I did discover, by scrolling through the documentary listings on Netflix last night, a 2019 documentary about Dolly Parton, and let’s face it, I’ll watch anything with or about Dolly Parton because, well, I will always love her. I think the most interesting part of the entire thing was watching Lily Tomlin and Jane Fonda trying to describe who Dolly is; whether it’s a persona or if what we see of her is really who she is. I also find it interesting to see the the similarities in the rags-to-riches tales of our biggest stars–like it’s almost a prerequisite for them to achieve massive stardom is to come from practically nothing; as seen in Tina earlier this week as well. (I also love how the story of how Dolly turned down Elvis’ offer to cover “I Will Always Love You” because he always required fifty percent of the publishing rights to everything he sang; the wisdom of that refusal seen when Whitney Houston turned it into one of the most popular single recordings of all time in the early 1990’s–and how incredibly gracious Dolly always is about that very thing; “She made me rich!”)
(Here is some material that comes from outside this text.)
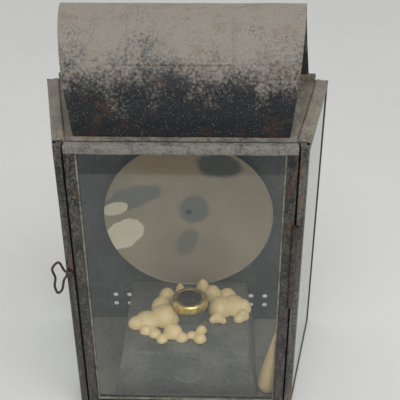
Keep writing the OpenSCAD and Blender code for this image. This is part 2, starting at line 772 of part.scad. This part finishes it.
floor_plate();
back_plate();
left_post();
right_post();
left_sill();
right_sill();
left_back_channel();
right_back_channel();
left_side_glass();
right_side_glass();
front_rail();
front_sill();
top_plate();
back_curb();
left_top_rim();
right_top_rim();
flue_ring();
hood();
hood_panel();
reflector();
reflector_rivet();
fount_tank();
fount_top();
fount_disc();
collar_neck();
brass_collar();
melted_wax();
candle_stub();
back_sleeve();
door_left_stile();
door_right_stile();
door_top_rail();
door_bottom_rail();
door_glass();
glazing_bead();
hinge_post_leaf();
hinge_door_leaf();
hinge_pin();
latch_rivet();
latch_wire();
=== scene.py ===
import math

import bmesh
import bpy
from mathutils import Matrix, Vector, noise


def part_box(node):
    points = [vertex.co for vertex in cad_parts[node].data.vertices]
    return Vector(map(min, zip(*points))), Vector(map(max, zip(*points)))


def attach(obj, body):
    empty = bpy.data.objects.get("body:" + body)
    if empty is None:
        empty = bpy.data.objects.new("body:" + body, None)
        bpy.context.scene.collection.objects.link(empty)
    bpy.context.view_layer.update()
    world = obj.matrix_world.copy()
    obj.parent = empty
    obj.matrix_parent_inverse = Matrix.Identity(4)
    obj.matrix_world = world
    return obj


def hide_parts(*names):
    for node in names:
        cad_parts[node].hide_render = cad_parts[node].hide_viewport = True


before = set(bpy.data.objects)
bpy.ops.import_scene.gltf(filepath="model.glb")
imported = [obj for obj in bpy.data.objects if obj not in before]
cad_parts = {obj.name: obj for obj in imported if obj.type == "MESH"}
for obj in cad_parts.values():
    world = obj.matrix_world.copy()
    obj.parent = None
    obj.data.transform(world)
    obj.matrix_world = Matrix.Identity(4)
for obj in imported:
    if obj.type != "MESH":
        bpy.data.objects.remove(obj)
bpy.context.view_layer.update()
mm = 0.001

# The photograph's camera stands in front of the lantern, a little to its right, and looks
# down on it. Its place and turn were solved from the corners of the body and the reflector.
camera_data = bpy.data.cameras.new("camera")
camera_data.lens = 71.34
camera_data.sensor_width = 36
camera_place = (0.028199, -0.551856, 0.518069)
camera_yaw = math.radians(1.6865)
camera_pitch = math.radians(31.806)
camera_roll = math.radians(-0.3926)
camera = bpy.data.objects.new("camera", camera_data)
camera.matrix_world = (
    Matrix.Translation(camera_place)
    @ Matrix.Rotation(camera_yaw, 4, "Z")
    @ Matrix.Rotation(math.pi / 2 - camera_pitch, 4, "X")
    @ Matrix.Rotation(camera_roll, 4, "Z")
)
bpy.context.scene.collection.objects.link(camera)
bpy.context.scene.camera = camera
bpy.context.scene.view_settings.view_transform = "Standard"


# The table is pale and plain, in front of a pale wall. Its near edge lies about 400 mm in
# front of the lantern, and the door pane mirrors the dark room beyond that edge.
class Term:
    """A socket among a finish's nodes. Arithmetic on it adds the nodes that work it out."""

    def __init__(self, tree, socket=None):
        self.tree = tree
        self.socket = socket

    def node(self, kind, settings, sockets, out=0):
        """Adds a node, first its settings and then its sockets, and gives one of its outputs."""
        made = self.tree.nodes.new("ShaderNode" + kind)
        for name, value in settings.items():
            setattr(made, name, value)
        for name, value in sockets.items():
            socket = made.inputs[name]
            if isinstance(value, Term):
                self.tree.links.new(value.socket, socket)
            elif socket.type == "RGBA":
                socket.default_value = (*value, 1)
            else:
                socket.default_value = value
        return Term(self.tree, made.outputs[out]) if made.outputs else None

    def maths(self, operation, *terms):
        return self.node("Math", {"operation": operation}, dict(enumerate(terms)))

    def __add__(self, other):
        return self.maths("ADD", self, other)

    __radd__ = __add__

    def __sub__(self, other):
        return self.maths("SUBTRACT", self, other)

    def __rsub__(self, other):
        return self.maths("SUBTRACT", other, self)

    def __mul__(self, other):
        return self.maths("MULTIPLY", self, other)

    __rmul__ = __mul__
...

And when that was finished–all too soon, I could watch anything about Dolly for hours–we found a documentary series about John Wayne Gacy (Paul is fascinated by serial killers, and Gacy in particular) that uses actual footage from an interview Gacy gave several years after his conviction in an attempt to convince the press of his innocence; footage that was never seen until now…and Christ, how creepy was the guy? We watched the first episode, with me sort of awake–I kept dozing off and waking up again–and once it was finished we both retired to bed. I slept deeply and well last night, and feel rested today; my brain feels like it’s functional again and my muscles and body feel rested; which is good because now I have to really do a deep dive into finishing the book.

That’s really all I have to do this weekend–I am not even planning on going to the gym again until the book is done because I know it’ll wear me out and I won’t want to work afterwards. Much as I hate putting off the gym like this, I also know myself a little too well to pull of the self-deception of oh of course I’ll work on my book after I work out…when inevitably I am always exhausted afterwards. I feel good and better after a workout of course, but eventually the muscle fatigue sets in and then I am done done done.

And on that note, the book ain’t going to write itself, is it? See you tomorrow morning, Constant Reader! Be well an stay safe!